Go through the material below and copy all lines with "Write".

_Listing_:
+---+

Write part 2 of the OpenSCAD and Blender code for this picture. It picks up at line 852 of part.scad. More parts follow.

+---+

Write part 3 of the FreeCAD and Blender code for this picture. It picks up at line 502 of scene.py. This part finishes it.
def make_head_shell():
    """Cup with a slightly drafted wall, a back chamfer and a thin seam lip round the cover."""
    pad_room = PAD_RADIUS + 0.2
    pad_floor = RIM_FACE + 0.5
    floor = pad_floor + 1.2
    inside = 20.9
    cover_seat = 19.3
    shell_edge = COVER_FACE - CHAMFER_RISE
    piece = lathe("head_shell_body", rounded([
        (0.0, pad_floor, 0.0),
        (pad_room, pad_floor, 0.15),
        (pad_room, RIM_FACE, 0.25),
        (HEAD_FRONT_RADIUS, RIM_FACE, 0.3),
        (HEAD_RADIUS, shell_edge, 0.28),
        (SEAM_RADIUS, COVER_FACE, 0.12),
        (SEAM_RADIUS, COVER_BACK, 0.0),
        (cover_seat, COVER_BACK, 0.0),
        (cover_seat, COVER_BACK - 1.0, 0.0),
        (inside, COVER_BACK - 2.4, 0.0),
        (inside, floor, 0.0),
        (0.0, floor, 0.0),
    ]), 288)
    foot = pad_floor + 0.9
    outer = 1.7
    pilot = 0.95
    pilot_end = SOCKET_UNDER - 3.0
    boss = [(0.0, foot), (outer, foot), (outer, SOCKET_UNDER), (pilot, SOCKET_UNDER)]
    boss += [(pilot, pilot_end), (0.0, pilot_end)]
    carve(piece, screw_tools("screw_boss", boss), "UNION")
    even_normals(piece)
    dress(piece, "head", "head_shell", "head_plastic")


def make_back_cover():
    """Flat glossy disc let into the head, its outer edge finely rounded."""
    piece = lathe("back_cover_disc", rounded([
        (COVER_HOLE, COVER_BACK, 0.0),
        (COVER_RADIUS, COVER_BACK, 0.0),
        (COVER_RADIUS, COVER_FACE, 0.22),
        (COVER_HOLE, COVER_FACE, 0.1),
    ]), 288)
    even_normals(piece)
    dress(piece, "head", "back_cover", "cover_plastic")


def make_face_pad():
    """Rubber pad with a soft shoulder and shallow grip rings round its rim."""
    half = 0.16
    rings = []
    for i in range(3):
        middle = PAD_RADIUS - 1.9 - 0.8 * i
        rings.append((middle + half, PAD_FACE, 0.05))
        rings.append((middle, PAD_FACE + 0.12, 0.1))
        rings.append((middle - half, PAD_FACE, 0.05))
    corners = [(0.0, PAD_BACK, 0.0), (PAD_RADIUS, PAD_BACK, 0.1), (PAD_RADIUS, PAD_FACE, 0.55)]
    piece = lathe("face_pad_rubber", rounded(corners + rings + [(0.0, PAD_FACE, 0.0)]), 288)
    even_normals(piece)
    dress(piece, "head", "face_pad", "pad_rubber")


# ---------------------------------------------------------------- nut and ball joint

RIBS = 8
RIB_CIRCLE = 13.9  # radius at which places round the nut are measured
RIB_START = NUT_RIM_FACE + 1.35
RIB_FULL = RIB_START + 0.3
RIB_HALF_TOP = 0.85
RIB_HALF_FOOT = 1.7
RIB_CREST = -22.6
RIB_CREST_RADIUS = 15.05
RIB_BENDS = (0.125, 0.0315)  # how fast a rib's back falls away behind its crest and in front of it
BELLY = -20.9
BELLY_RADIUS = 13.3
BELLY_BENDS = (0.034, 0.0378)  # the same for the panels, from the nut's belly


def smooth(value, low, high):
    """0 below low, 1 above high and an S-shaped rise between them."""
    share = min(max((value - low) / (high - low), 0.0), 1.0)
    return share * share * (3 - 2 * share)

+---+

_Output for this exercise_:
Write part 2 of the OpenSCAD and Blender code for this picture. It picks up at line 852 of part.scad. More parts follow.
Write part 3 of the FreeCAD and Blender code for this picture. It picks up at line 502 of scene.py. This part finishes it.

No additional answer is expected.